Program performs far better with NSight

Hello, I have an compute shader based raytracer that I made in OpenGL. On my computer, it averages around 30fps, which is far worse performance than I’d expect for my GPU. However, if I run my program through the Nsight frame profiler, I see over 200fps consistently, along with a DECREASE in GPU utilization. Does anyone know why this is happening or how I can achieve this framerate without Nsight? My guess is that Nsight enables some sort of optimization but I’m not sure.

Hi Daniel,

Hard to tell with out actually seeing your app, but one question would be if you have vsync enabled. That would force you to 30-60fps even if you were running faster.

When you say “a DECREASE in GPU utilization”, how are you measuring that?

Jeff@NVIDIA

Hello Jeff,

I have ensured that vsync is not enabled, so that is not the cause of the issue.

I measured GPU utilization simply using the GeForce Experience performance overlay. I’m not sure how accurate this value is but I thought it might be helpful to include it. When running without Nsight, the GPU utilization is at a constant 95-100% whereas with Nsight, it is around 85%. Additionally, the GPU clock is significantly reduced when running with Nsight, yet despite all of this the program runs much faster.

Daniel

Hi Daniel,

I was hoping we would have an easy solution to this one with vsync :)

I presume you are measuring the frame rate and GPU utilization when the application is running in the tool, not after you have already captured a frame, correct? I could understand the GPU utilization going down based on additional CPU overhead the tool introduces, slowing GPU submissions some and therefore reducing the GPU workload. However, the frame rate sky rocketing and the GPU clocks going down makes it really puzzling.

Any chance we can get a repro of your app doing this?

Jeff@NVIDIA

Hello Jeff,

My apologies, I should have mentioned that the performance increase from Nsight occurs only after I capture a frame. Nsight reports that the first captured frame took only around 3-5 milliseconds, and only after resuming the application does the FPS increase.
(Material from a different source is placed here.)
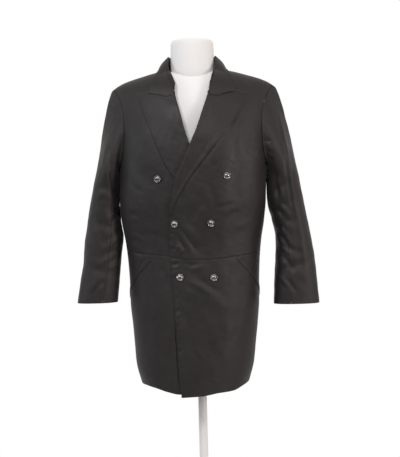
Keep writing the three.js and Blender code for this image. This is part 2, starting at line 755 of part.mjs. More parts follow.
// A sleeve from the armhole to the cuff, cut into its top piece and its under piece along two seams.
function sleeve(table, side) {
  const loop = armholeLoop(side);
  const turns = loopTurns(loop);
  const into = intoHole(loop, side);
  const bicepZ = table[0].z;
  const cuffZ = table[table.length - 1].z;
  const grid = CAP_STEPS.map((s) =>
    loop.map(({ point, normal }, i) => {
      const ring = sleeveRing(table, side, bicepZ, turns[i]);
      const below = sleeveRing(table, side, bicepZ - 10, turns[i]).sub(ring).multiplyScalar(0.1);
      const high = clamp((point.z - ARMPIT_Z) / 225, 0, 1);
      const leave = new THREE.Vector3(side * lerp(6, 62, high ** 0.5), 0, -lerp(28, 118, high));
      const start = point.clone().addScaledVector(into[i], 2 * SEAM);
      start.addScaledVector(normal, SEAM * (1 - smoothstep(0, 0.12, high)));
      const reachDown = point.distanceTo(ring) * 1.15;
      const [s2, s3] = [s * s, s * s * s];
      return start
        .multiplyScalar(2 * s3 - 3 * s2 + 1)
        .addScaledVector(leave, s3 - 2 * s2 + s)
        .addScaledVector(ring, 3 * s2 - 2 * s3)
        .addScaledVector(below, (s3 - s2) * reachDown);
    }),
  );
  for (const z of spaced(bicepZ, cuffZ, 10)) grid.push(turns.map((turn) => sleeveRing(table, side, z, turn)));
  const spots = withNormals(grid, true);
  const outermost = spots[grid.length - 1][loop.length / 2];
  const facing = Math.sign(outermost.normal.x * side);
  for (const row of spots) for (const spot of row) spot.normal.multiplyScalar(facing);
  spots[0].forEach(({ normal }, i) => {
    normal.addScaledVector(into[i], -Math.max(normal.dot(into[i]), 0)).normalize();
  });
  const near = (row, from, to) => {
    const [a, b] = [row[from].point, row[to].point];
    return { point: a.clone().lerp(b, (0.75 * SEAM) / a.distanceTo(b)), normal: row[from].normal };
  };
  const piece = (from, to) =>
    wall(
      spots.map((row) => {
        const at = (i) => (i + row.length) % row.length;
        const inside = [];
        for (let i = from + 1; i < to; i++) inside.push(row[at(i)]);
        return [near(row, at(from), at(from + 1)), ...inside, near(row, at(to), at(to - 1))];
      }),
      CLOTH,
    );
  return [
    piece(FRONT_SEAM_COLUMN, BACK_SEAM_COLUMN),
    piece(BACK_SEAM_COLUMN - loop.length, FRONT_SEAM_COLUMN),
  ];
}

function sleeves() {
  const [left_top, left_under] = sleeve(LEFT_SLEEVE, 1);
  const [right_top, right_under] = sleeve(RIGHT_SLEEVE, -1);
  return {
    sleeve_left_top: left_top,
    sleeve_left_under: left_under,
    sleeve_right_top: right_top,
    sleeve_right_under: right_under,
  };
}

// A welt lies on the skirt as a strip that slants down to the side.
function pockets() {
  return Object.fromEntries(
    POCKETS.map(({ side, angle1, z1, angle2, z2 }) => {
      const slant = Math.atan2(z1 - z2, Math.abs(angle2 - angle1) * DEGREE_MM);
      const outward = (WELT.wide * Math.sin(slant) * Math.sign(angle2)) / DEGREE_MM;
      const grid = spaced(0, 1, 10).map((v) =>
        spaced(0, 1, 2).map((u) => {
          const angle = lerp(angle2, angle1, v) + outward * u;
          const z = lerp(z2, z1, v) + WELT.wide * u * Math.cos(slant);
          const lift = side === "left" ? overlapLift(bodyPoint(angle, z).x, z) : 0;
          return onBody(angle, z, lift + 0.7 + WELT.thick);
        }),
      );
      if (side === "right") grid.reverse();
      return [`pocket_welt_${side}`, wall(grid, WELT.thick)];
    }),
  );
}

// A cast button: a dome inside a ring, on a shank. Its axis is +Y and its back is at 0.
function buttonGeometry() {
  const { radius, shank, standOff } = BUTTON;
  const profile = [
    [0, 0],
    [shank, 0],
    [shank, standOff],
    [radius - 1, standOff],
    [radius, standOff + 1],
    [radius, standOff + 2],
    [radius - 1, standOff + 2.8],
    [radius - 2.4, standOff + 2.1],
    [radius - 3.6, standOff + 2.4],
    [radius * 0.36, standOff + 3.8],
    [0, standOff + 4.2],
  ];
  const points = profile.map(([x, y]) => new THREE.Vector2(x, y));
  return new THREE.LatheGeometry(points, 16);
}

function buttonMesh({ row, x, z }) {
  const mesh = new THREE.Mesh(buttonGeometry(), silver);
  const onTop = row !== "top_right";
  const { point, normal } = atFront(x, z, (onTop ? overlapLift(x, z) : 0) + BUTTON.seat);
  mesh.position.copy(point);
  mesh.quaternion.setFromUnitVectors(new THREE.Vector3(0, 1, 0), normal);
  mesh.name = `button_${row}`;
  return mesh;
}

const formHalf = follow(FORM, "z", "half");
const formFront = follow(FORM, "z", "front");
const formBack = follow(FORM, "z", "back");

// The form's surface by the same dome as the coat, under its shoulder seam.
function formPoint(angle, turn, z) {
  const [s, c] = [Math.sin(angle * DEG), Math.cos(angle * DEG)];
  const squash = (value) => Math.sign(value) * Math.abs(value) ** (2 / 2.15);
  const deep = c > 0 ? formFront(z) : formBack(z);
  const half = lerp(formHalf(z), FORM_HALF, smoothstep(0, 1, turn));
  const x = lerp(-4, SHOULDER_CENTRE, turn) * smoothstep(835, ARMPIT_Z, z) + half * squash(s);
  const sink = Math.max(Math.cos((turn * Math.PI) / 2), 0) ** (2 / DOME);
  const rise = Math.sin((turn * Math.PI) / 2) ** (2 / DOME);
  const away = Math.abs(x - SHOULDER_CENTRE);
  const top = shoulderZ(away) - CLOTH - FORM_CLEAR - 2 * (1 - smoothstep(82, 112, away));
  return new THREE.Vector3(x, lerp(turn > 0 ? SHOULDER_Y : 0, -deep * squash(c), sink), z + (top - z) * rise);
}

// Two solids joined into one closed geometry.
function joined(a, b) {
  const [solidA, solidB] = [a, b].map((geometry) => {
    const plain = geometry.clone();
    plain.deleteAttribute("normal");
    plain.deleteAttribute("uv");
    const merged = mergeVertices(plain, 1e-3);
    return new wasm.Manifold(
      new wasm.Mesh({
        numProp: 3,
        vertProperties: merged.attributes.position.array,
        triVerts: new Uint32Array(merged.index.array),
      }),
    );
  });
  const mesh = solidA.add(solidB).getMesh();
  return solidGeometry([...mesh.vertProperties], [...mesh.triVerts]);
}

function formTorso() {
  const around = 28;
  const low = FORM.length - 1;
  const levels = spaced(FORM[0].z, ARMPIT_Z, 2 * low).map((z) => [0, z]);
  for (const turn of [0.13, 0.27, 0.41, 0.55, 0.68, 0.8, 0.88, 0.94, 1]) levels.push([turn, ARMPIT_Z]);
  const position = [];
  for (const [turn, z] of levels) {
    for (let i = 0; i < around; i++) position.push(...formPoint((360 * i) / around, turn, z).toArray());
  }
  position.push(0, 0, FORM[0].z);
  const foot = position.length / 3 - 1;
  const faces = [];
  for (let j = 0; j < levels.length - 1; j++) {
    for (let i = 0; i < around; i++) {
      const [a, b] = [j * around + i, j * around + ((i + 1) % around)];
      faces.push(a, b, b + around, a, b + around, a + around);
    }
  }
  for (let i = 0; i < around; i++) faces.push(foot, (i + 1) % around, i);
  return solidGeometry(position, faces);
}

const lathe = (profile, segments) =>
  new THREE.LatheGeometry(profile.map(([r, z]) => new THREE.Vector2(r, z)), segments).rotateX(Math.PI / 2);

function form() {
  const neck = lathe([
    [0, 1380],
    [53, 1380],
    [53.5, 1446],
    [53.5, 1462],
    [53, 1480],
    [52, NECK_TOP_Z - 5],
    [49, NECK_TOP_Z],
    [0, NECK_TOP_Z],
  ], 32);
  neck.scale(NECK_WIDENING, 1, 1).translate(COLLAR_CENTRE + 1, SHOULDER_Y, 0);
  return joined(formTorso(), neck);
}

function stand() {
  const ferrule = lathe([
    [0, FERRULE.bottom],
    [FERRULE.radius - 4, FERRULE.bottom],
    [FERRULE.radius - 2, FERRULE.bottom + 25],
    [FERRULE.radius, FERRULE.top - 8],
    [FERRULE.radius, FERRULE.top],
    [0, FERRULE.top],
  ], 24);
  const pole = lathe([
    [0, SOCKET.top + SEAM],
    [POLE_RADIUS, SOCKET.top + SEAM],
    [POLE_RADIUS, FERRULE.bottom - SEAM],
    [0, FERRULE.bottom - SEAM],
  ], 20);
  const base = lathe([
    [0, 0],
    [BASE.radius - 1, 0],
    [BASE.radius, 1],
    [BASE.radius, BASE.rim - 2],
    [BASE.radius - 3, BASE.rim],
    [BASE.radius * 0.5, BASE.crown - 2],
    [SOCKET.radius + 6, BASE.crown],
    [SOCKET.radius, BASE.crown + 4],
    [SOCKET.radius - 3, SOCKET.top - 2],
    [SOCKET.radius - 5, SOCKET.top],
    [0, SOCKET.top],
  ], 40);
  return { form_ferrule: ferrule, stand_pole: pole, stand_base: base };
}

function addAll(group, geometries, material) {
  for (const [name, geometry] of Object.entries(geometries)) {
    const mesh = new THREE.Mesh(geometry, material);
    mesh.name = name;
    group.add(mesh);
  }
}

const coat = new THREE.Group();
for (const pieces of [fronts(), backs(), sleeves(), collar(), lapels(), pockets()]) {
  addAll(coat, pieces, satin);
}
for (const row of BUTTONS) coat.add(buttonMesh(row));

const dressForm = new THREE.Group();
addAll(dressForm, { form_torso: form() }, formCloth);
addAll(dressForm, stand(), whitePaint);

const root = new THREE.Group();
root.add(coat, dressForm);
export default root;
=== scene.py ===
# Black double-breasted trench coat on a white dress form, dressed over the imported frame.
# Lengths in the tables are millimetres; a mesh is made in metres. +Z up, the coat faces -Y.
import math

import bpy
import numpy as np
from mathutils import Matrix, Vector


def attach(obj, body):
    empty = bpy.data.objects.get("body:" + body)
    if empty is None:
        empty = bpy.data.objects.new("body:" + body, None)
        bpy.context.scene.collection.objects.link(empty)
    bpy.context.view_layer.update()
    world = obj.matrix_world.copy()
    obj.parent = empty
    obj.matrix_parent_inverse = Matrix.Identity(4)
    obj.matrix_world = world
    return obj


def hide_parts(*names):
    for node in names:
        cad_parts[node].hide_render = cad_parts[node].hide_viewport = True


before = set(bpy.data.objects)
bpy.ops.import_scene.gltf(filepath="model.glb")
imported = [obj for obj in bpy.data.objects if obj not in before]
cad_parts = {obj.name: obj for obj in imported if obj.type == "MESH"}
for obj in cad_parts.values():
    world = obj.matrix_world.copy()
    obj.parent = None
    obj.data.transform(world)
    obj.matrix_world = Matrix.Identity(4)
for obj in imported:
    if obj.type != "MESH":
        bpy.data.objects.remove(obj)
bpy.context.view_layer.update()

mm = 0.001
seam = 0.3
clothThick = 1.8
lapelThick = 1.6

armpitZ = 1165
upperLength = 300
dome = 2.2
shoulderY = 6
shoulderSpread = 0.14
shoulderCentre = -2
backHemZ = 547


def table(columns, rows):
    return {name: np.array(column, float) for name, column in zip(columns, zip(*rows))}


body = table(["z", "centre", "half", "front", "back", "square"], [
    [500, -18, 143, 126, 134, 2.3],
    [545, -18, 155, 129, 138, 2.3],
    [603, -17.5, 170, 130, 138, 2.3],
    [661, -16, 175.5, 128, 134, 2.3],
    [719, -14.5, 181, 126, 130, 2.35],
    [777, -14.5, 186, 124, 126, 2.35],
    [835, -14, 187, 121, 121, 2.35],
    [893, -14, 190, 118, 112, 2.35],
    [951, -14, 196, 117, 105, 2.4],
    [1010, -14, 206, 120, 105, 2.45],
    [1067, -13, 211, 126, 109, 2.5],
    [1165, -9, 212, 128, 116, 2.5],
])
shoulder = table(["r", "z"], [
    [0, 1448], [60, 1446], [93, 1442], [160, 1425], [195, 1414], [215, 1405], [237, 1390], [260, 1370],
])
armhole = table(["up", "front", "back"], [
    [0, 90, 90],
    [3, 82, 82],
    [10, 77, 77.5],
    [24, 73.5, 75],
    [50, 71.5, 74],
    [85, 70.5, 73.5],
    [122, 71, 74],
    [160, 73, 75.5],
    [200, 76, 78],
    [235, 78.5, 80],
    [263, 80.5, 81],
    [284, 81.5, 81.5],
    [299.75, 82, 82],
])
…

I have recorded a quick video demonstrating the issue here. If you would like, I can try to simplify my code and upload it to github so you can view it yourself. I’m not sure, however, if this issue is unique to my computer or not, as the only other computer I have tested it on has an AMD GPU, and its performance did not seem hindered in any way.

Thank you,
Daniel

Just an update to the issue:

I have found the cause of the slowdown in my code. I have a shader storage buffer which I write to on the GPU and then read from using glMapBuffer every frame on the CPU. Removing most of these write operations from my shader caused a massive performance increase, and now the program has the same framerate both with and without Nsight.

The question still remains, however, as to why Nsight improves the performance of these write operations so much. I was able to optimize my shader sufficiently, so the framerate is no longer a major issue, but if any information comes up I would love to hear it.

Hi Daniel,

Yes, reading that every frame will certainly cause a sync point, only allowing a maximum of 1 frame’s worth of processing at a time on the GPU. You could consider double/triple buffering that if you still need to make the info available (at a later time) on the CPU.

Without having a repro of the original problem and analyzing it, it would be hard to say, honestly. I know for sure we won’t double buffer things under the covers, and you stated that your “run mode” performance, and not replay, was what showed the improvement. If you can provide us an example, we would be happy to investigate.

Jeff@NVIDIA